>>>>
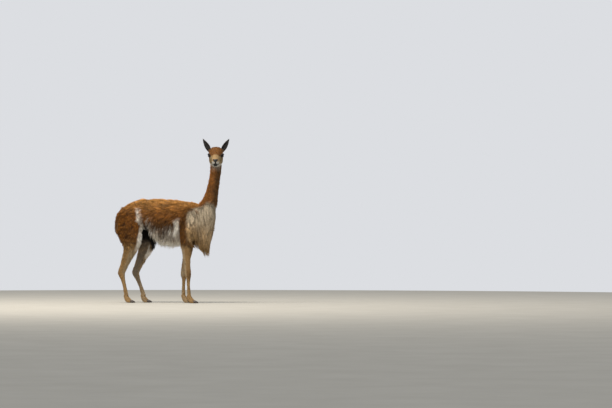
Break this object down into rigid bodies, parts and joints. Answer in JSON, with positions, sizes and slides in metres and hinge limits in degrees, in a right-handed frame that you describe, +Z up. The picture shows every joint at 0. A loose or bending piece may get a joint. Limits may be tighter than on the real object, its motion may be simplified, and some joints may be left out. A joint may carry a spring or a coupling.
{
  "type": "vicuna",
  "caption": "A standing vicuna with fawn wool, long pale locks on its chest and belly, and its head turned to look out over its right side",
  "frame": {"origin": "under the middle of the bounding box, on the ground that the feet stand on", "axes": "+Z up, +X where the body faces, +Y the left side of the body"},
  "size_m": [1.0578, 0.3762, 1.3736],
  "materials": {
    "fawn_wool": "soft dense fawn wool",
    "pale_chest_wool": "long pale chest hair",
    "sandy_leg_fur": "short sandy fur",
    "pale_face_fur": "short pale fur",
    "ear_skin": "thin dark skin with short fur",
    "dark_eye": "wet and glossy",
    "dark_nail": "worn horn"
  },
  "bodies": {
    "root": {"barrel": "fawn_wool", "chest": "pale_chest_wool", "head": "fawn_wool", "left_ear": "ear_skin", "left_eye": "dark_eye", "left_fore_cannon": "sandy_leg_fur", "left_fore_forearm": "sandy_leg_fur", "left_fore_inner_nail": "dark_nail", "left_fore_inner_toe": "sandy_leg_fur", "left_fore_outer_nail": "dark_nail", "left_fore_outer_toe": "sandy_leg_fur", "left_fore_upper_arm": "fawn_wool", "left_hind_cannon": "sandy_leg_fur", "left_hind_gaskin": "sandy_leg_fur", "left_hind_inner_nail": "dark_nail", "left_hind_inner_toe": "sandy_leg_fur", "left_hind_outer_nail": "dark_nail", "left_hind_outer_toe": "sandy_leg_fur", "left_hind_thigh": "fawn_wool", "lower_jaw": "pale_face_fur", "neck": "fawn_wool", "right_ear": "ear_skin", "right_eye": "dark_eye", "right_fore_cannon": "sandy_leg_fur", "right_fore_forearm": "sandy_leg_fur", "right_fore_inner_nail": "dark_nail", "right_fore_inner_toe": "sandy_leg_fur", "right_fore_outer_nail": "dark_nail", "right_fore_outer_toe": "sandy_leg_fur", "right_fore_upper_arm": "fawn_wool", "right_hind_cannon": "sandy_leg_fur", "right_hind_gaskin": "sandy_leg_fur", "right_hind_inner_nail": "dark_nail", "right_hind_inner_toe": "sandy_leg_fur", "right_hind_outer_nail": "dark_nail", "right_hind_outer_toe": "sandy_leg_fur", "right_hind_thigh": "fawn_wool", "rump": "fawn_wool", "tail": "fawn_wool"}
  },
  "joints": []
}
<<<<
→ **Exercise**
All of the data must be returned exactly.

→ **Completed exercise**
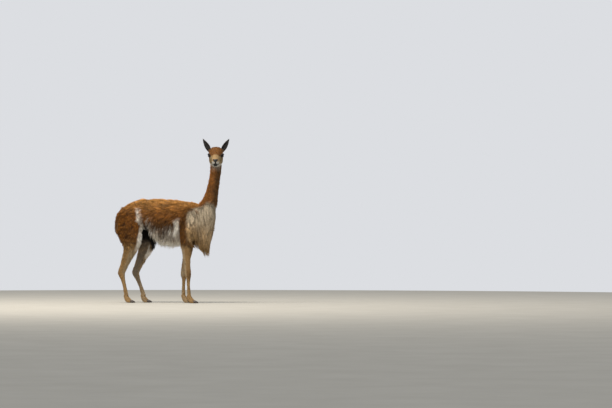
Break this object down into rigid bodies, parts and joints. Answer in JSON, with positions, sizes and slides in metres and hinge limits in degrees, in a right-handed frame that you describe, +Z up. The picture shows every joint at 0. A loose or bending piece may get a joint. Limits may be tighter than on the real object, its motion may be simplified, and some joints may be left out. A joint may carry a spring or a coupling.
{
  "type": "vicuna",
  "caption": "A standing vicuna with fawn wool, long pale locks on its chest and belly, and its head turned to look out over its right side",
  "frame": {"origin": "under the middle of the bounding box, on the ground that the feet stand on", "axes": "+Z up, +X where the body faces, +Y the left side of the body"},
  "size_m": [1.0578, 0.3762, 1.3736],
  "materials": {
    "fawn_wool": "soft dense fawn wool",
    "pale_chest_wool": "long pale chest hair",
    "sandy_leg_fur": "short sandy fur",
    "pale_face_fur": "short pale fur",
    "ear_skin": "thin dark skin with short fur",
    "dark_eye": "wet and glossy",
    "dark_nail": "worn horn"
  },
  "bodies": {
    "root": {"barrel": "fawn_wool", "chest": "pale_chest_wool", "head": "fawn_wool", "left_ear": "ear_skin", "left_eye": "dark_eye", "left_fore_cannon": "sandy_leg_fur", "left_fore_forearm": "sandy_leg_fur", "left_fore_inner_nail": "dark_nail", "left_fore_inner_toe": "sandy_leg_fur", "left_fore_outer_nail": "dark_nail", "left_fore_outer_toe": "sandy_leg_fur", "left_fore_upper_arm": "fawn_wool", "left_hind_cannon": "sandy_leg_fur", "left_hind_gaskin": "sandy_leg_fur", "left_hind_inner_nail": "dark_nail", "left_hind_inner_toe": "sandy_leg_fur", "left_hind_outer_nail": "dark_nail", "left_hind_outer_toe": "sandy_leg_fur", "left_hind_thigh": "fawn_wool", "lower_jaw": "pale_face_fur", "neck": "fawn_wool", "right_ear": "ear_skin", "right_eye": "dark_eye", "right_fore_cannon": "sandy_leg_fur", "right_fore_forearm": "sandy_leg_fur", "right_fore_inner_nail": "dark_nail", "right_fore_inner_toe": "sandy_leg_fur", "right_fore_outer_nail": "dark_nail", "right_fore_outer_toe": "sandy_leg_fur", "right_fore_upper_arm": "fawn_wool", "right_hind_cannon": "sandy_leg_fur", "right_hind_gaskin": "sandy_leg_fur", "right_hind_inner_nail": "dark_nail", "right_hind_inner_toe": "sandy_leg_fur", "right_hind_outer_nail": "dark_nail", "right_hind_outer_toe": "sandy_leg_fur", "right_hind_thigh": "fawn_wool", "rump": "fawn_wool", "tail": "fawn_wool"}
  },
  "joints": []
}